During the chilling airs of spring and autumn, the cotton petticoat should give place to fine flannel; and in the rigid season of winter, another addition must be made, by rendering the outer garments warmer in their original texture: for instance, substituting satins, velvets, and rich stuffs, for the lighter materials of summer. And besides these, the use of fur is not only a salutary, but a magnificent and graceful appendage to dress.

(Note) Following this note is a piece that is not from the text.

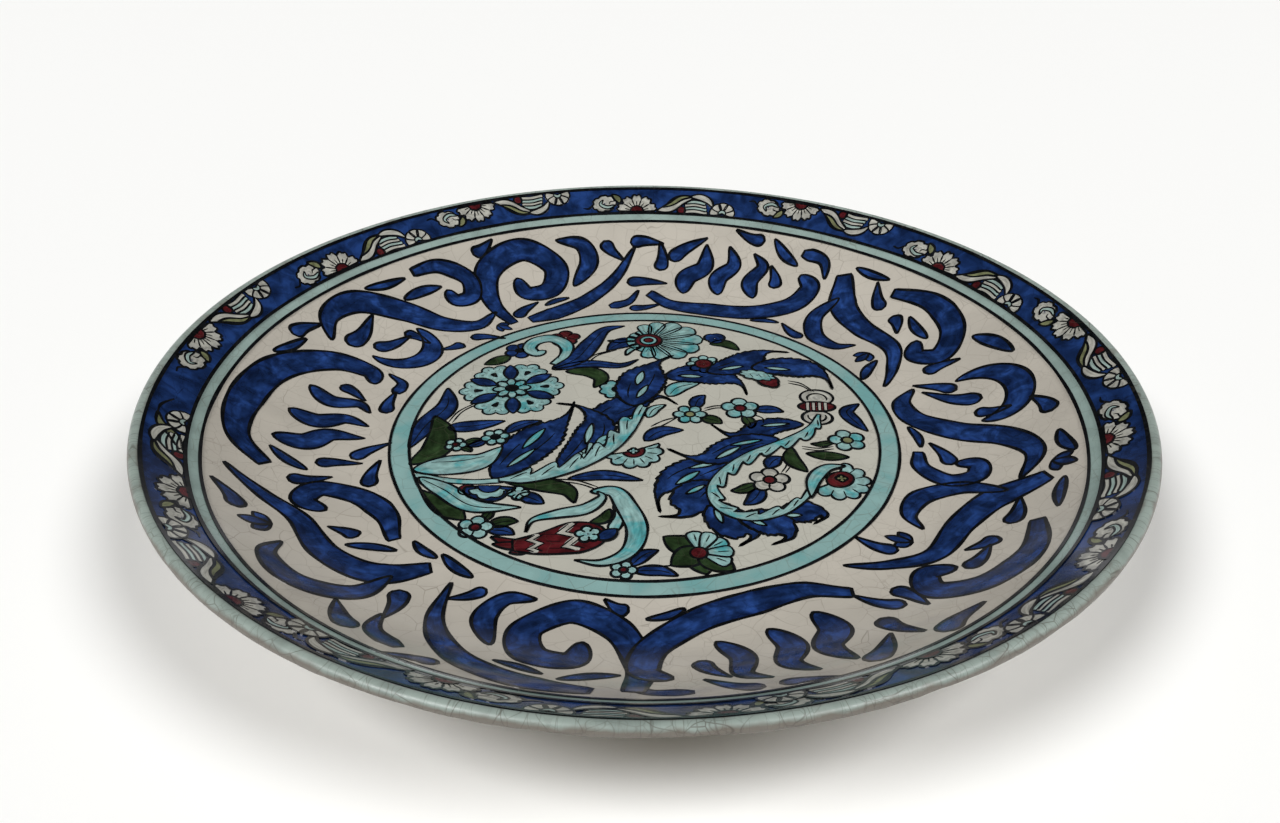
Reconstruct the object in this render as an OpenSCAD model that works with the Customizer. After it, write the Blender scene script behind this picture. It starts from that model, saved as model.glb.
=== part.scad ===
// Hand painted footed plate. A thrown clay dish stands on a turned foot ring, and
// the slip, colours and glaze lie on it zone by zone, each in a thin skin.
// Origin: centre of the foot ring's underside, +Z up.

/* [Dish] */
// Overall diameter over the lip
plate_d = 300; // [290:1:330]
// Diameter of the flat floor inside the dish
floor_d = 168.8; // [166:0.2:176]
// Radius of the curve that turns the floor up into the wall
curve_r = 76; // [60:1:78]
// Slope of the straight wall above the curve, in degrees
wall_angle = 35; // [28:1:38]
// Thickness of the dish at its floor
floor_t = 6; // [5:0.5:8]
// Thickness of the wall where it ends in the round lip
lip_t = 3.6; // [3.2:0.1:5]

/* [Foot ring] */
// Height of the foot ring
foot_h = 7; // [4:0.5:14]
// Width of the foot ring where it meets the dish
foot_w = 8; // [6:0.5:12]
// Bevel on both lower edges of the foot ring
foot_bevel = 1.2; // [0.5:0.1:2]

/* [Decoration zones] */
// Diameter of the painted medallion on the floor
medallion_d = 150.1; // [140:0.1:151]
// Width of each thin black brush line
line_w = 0.9; // [0.6:0.1:1]
// Width of the turquoise ring round the medallion
medallion_ring_w = 5.25; // [4:0.05:5.5]
// Outer radius of the band of brushwork on the curved wall
scroll_band_r = 132.75; // [128:0.05:133]
// Width of the pale turquoise ring above the brushwork
border_ring_w = 2.4; // [2:0.1:2.8]
// Width of the cobalt border below the rim, measured level
cobalt_w = 9.2; // [8:0.1:9.4]

/* [Skins] */
// Thickness of slip, colour and glaze together
skin_t = 0.4; // [0.3:0.05:0.6]
// How far round the lip the rim glaze runs, in degrees below level
glaze_drip = 10; // [5:1:40]

/* [Hidden] */
$fn = 180;

clay = "#9c8f80";
off_white = "#c4bdb1";
turquoise = "#84afa9";
pale_turquoise = "#8fa9a2";
cobalt = "#1c3678";
brush_black = "#15181c";
rim_grey = "#9aa69e";

floor_r = floor_d / 2;
face_level = foot_h + floor_t;
curve_end_r = floor_r + curve_r * sin(wall_angle);
curve_end_z = curve_r * (1 - cos(wall_angle));

// The zones' limits, from the middle out
medallion_r = medallion_d / 2;
medallion_ring_in = medallion_r + line_w;
medallion_ring_out = medallion_ring_in + medallion_ring_w;
scroll_band_in = medallion_ring_out + line_w;
border_ring_in = scroll_band_r + line_w;
border_ring_out = border_ring_in + border_ring_w;
cobalt_in = border_ring_out + line_w;
cobalt_out = cobalt_in + cobalt_w;
rim_glaze_in = cobalt_out + line_w;

// Slope of the painted face at a radius, in degrees
function slope(r) =
    r <= floor_r ? 0
    : r >= curve_end_r ? wall_angle
    : asin((r - floor_r) / curve_r);

// Height of the painted face above the dish's floor
function rise(r) =
    r >= curve_end_r ? curve_end_z + (r - curve_end_r) * tan(wall_angle)
    : curve_r * (1 - cos(slope(r)));

// The point at a depth under the painted face, measured square to the face
function under(r, depth) =
    [r + depth * sin(slope(r)), face_level + rise(r) - depth * cos(slope(r))];

// The radii that a stretch of the profile passes through
curve_steps = 12;
stations = [for (i = [0 : curve_steps]) floor_r + curve_r * sin(wall_angle * i / curve_steps)];
function radii(from, to) = concat([from], [for (s = stations) if (s > from && s < to) s], [to]);

function backwards(list) = [for (i = [len(list) - 1 : -1 : 0]) list[i]];

// The lip is a half circle, and the wall's two faces run into it
lip_r = lip_t / 2;
lip_x = plate_d / 2 - lip_r;
wall_end_r = lip_x - lip_r * sin(wall_angle);
lip_centre = under(wall_end_r, lip_r);
function lip_arc(radius, from, to, steps = 16) =
    [for (i = [0 : steps])
        let (a = from + (to - from) * i / steps)
        lip_centre + radius * [cos(a), sin(a)]];
lip_top = 90 + wall_angle;
lip_under = wall_angle - 90;

// Thickness of the dish, which thins evenly from the floor to the lip
function thickness(r) =
    r <= floor_r ? floor_t
    : floor_t + (lip_t - floor_t) * (r - floor_r) / (wall_end_r - floor_r);

// The back glaze starts outside the foot ring and stops short of the lip
back_glaze_in = floor_r + 1.5;
back_glaze_out = wall_end_r - 2;

// A stretch of the painted face, one skin thick
module face_skin(from, to) {
    path = radii(from, to);
    rotate_extrude()
        polygon(concat(
            [for (r = path) under(r, 0)],
            [for (r = backwards(path)) under(r, skin_t)]
        ));
}

// The dish: floor, curve, wall and lip, less the skins on both faces
module clay_body() {
    path = radii(0, wall_end_r);
    color(clay)
        rotate_extrude()
            polygon(concat(
                [for (r = path) under(r, skin_t)],
                lip_arc(lip_r - skin_t, lip_top, lip_under),
                [for (r = backwards(radii(back_glaze_in, wall_end_r)))
                    under(r, thickness(r) - skin_t)],
                [for (r = backwards(radii(floor_r, back_glaze_in))) under(r, thickness(r))],
                [[0, foot_h]]
            ));
}

// The ring that the dish stands on, bevelled where it was wiped clean of glaze
module foot_ring() {
    inner_r = floor_r - foot_w;
    taper = foot_h * tan(8);
    color(clay)
        rotate_extrude()
            polygon([
                [inner_r, foot_h],
                [floor_r, foot_h],
                [floor_r - taper / 2, foot_bevel],
                [floor_r - taper / 2 - foot_bevel, 0],
                [inner_r + taper / 2 + foot_bevel, 0],
                [inner_r + taper / 2, foot_bevel]
            ]);
}

module medallion_ground() {
    color(off_white) face_skin(0, medallion_r);
}

module medallion_inner_line() {
    color(brush_black) face_skin(medallion_r, medallion_ring_in);
}

module medallion_ring() {
    color(turquoise) face_skin(medallion_ring_in, medallion_ring_out);
}

module medallion_outer_line() {
    color(brush_black) face_skin(medallion_ring_out, scroll_band_in);
}

module scroll_band_ground() {
    color(off_white) face_skin(scroll_band_in, scroll_band_r);
}

module border_inner_line() {
    color(brush_black) face_skin(scroll_band_r, border_ring_in);
}

module border_ring() {
    color(pale_turquoise) face_skin(border_ring_in, border_ring_out);
}

module border_middle_line() {
    color(brush_black) face_skin(border_ring_out, cobalt_in);
}

module cobalt_border() {
    color(cobalt) face_skin(cobalt_in, cobalt_out);
}

module rim_line() {
    color(brush_black) face_skin(cobalt_out, rim_glaze_in);
}

// The grey-turquoise glaze that wraps the top half of the lip
module rim_glaze() {
    color(rim_grey)
        rotate_extrude()
            polygon(concat(
                [under(rim_glaze_in, 0)],
                lip_arc(lip_r, lip_top, -glaze_drip),
                backwards(lip_arc(lip_r - skin_t, lip_top, -glaze_drip)),
                [under(rim_glaze_in, skin_t)]
            ));
}

// The clear glaze on the outside of the wall
module back_glaze() {
    path = radii(back_glaze_in, back_glaze_out);
    color(off_white)
        rotate_extrude()
            polygon(concat(
                [for (r = path) under(r, thickness(r) - skin_t)],
                [for (r = backwards(path)) under(r, thickness(r))]
            ));
}

// The glazed disc inside the foot ring
module foot_well_glaze() {
    well_r = floor_r - foot_w;
    color(off_white)
        translate([0, 0, foot_h - skin_t])
            cylinder(h = skin_t, r = well_r);
}

clay_body();
foot_ring();
medallion_ground();
medallion_inner_line();
medallion_ring();
medallion_outer_line();
scroll_band_ground();
border_inner_line();
border_ring();
border_middle_line();
cobalt_border();
rim_line();
rim_glaze();
back_glaze();
foot_well_glaze();
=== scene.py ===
"""Hand painted footed plate: glazed ceramic, painted zone by zone, on a pale studio floor."""

import cmath
import math
import random

import bpy
import numpy as np
from mathutils import Euler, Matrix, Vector, noise


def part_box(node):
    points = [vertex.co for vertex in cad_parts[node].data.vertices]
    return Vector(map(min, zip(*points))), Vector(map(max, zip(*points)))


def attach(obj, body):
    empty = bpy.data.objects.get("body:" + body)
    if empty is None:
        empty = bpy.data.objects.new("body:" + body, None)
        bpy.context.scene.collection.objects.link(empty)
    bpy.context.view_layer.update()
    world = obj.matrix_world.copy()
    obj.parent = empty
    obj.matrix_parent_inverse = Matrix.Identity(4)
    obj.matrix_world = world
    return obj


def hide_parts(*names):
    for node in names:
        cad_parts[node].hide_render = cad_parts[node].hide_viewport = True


bl_info = {
    "name": "Hand painted plate",
    "version": (1, 0, 0),
    "blender": (4, 5, 0),
    "location": "3D View > Sidebar > Plate",
    "description": "Builds a hand painted ceramic plate around its packed frame",
    "category": "Object",
}

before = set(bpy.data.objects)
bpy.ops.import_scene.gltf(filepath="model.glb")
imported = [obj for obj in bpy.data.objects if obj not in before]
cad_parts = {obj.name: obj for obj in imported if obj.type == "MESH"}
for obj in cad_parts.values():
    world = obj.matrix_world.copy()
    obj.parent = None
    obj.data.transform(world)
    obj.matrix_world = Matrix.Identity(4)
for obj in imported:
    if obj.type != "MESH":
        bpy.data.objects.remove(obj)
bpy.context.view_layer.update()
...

Having laid it down as a general principle, that the fashion of the raiment must correspond with that of the figure, and that every sort of woman will not look equally well in the same style of apparel, it will not be difficult to make you understand, that a handsome person may make a freer use of fancy in her ornaments than an ordinary one. Beauty gives effect to all things; it is the universal embellisher, the setting which makes common crystal shine as diamonds. In short, fashion does not adorn beauty, but beauty fashion. Hence, I must warn Delia, that if she be not cast in so perfect a mould as Celia, she must not flatter herself that she can supply the deficiency by gayer or more sumptuous attire. Whims in dress may possibly pass with her, who, “in Parsian mode, or Indian guise, is still the fairest fair!” But caprices of this sort, in a plain woman, only render her defects more conspicuous; and she, who might have been regarded as a very pleasing girl, in an unobtrusive robe of simple elegance, is ridiculed and despised when descried in the inappropriate plumage of fancy and decoration.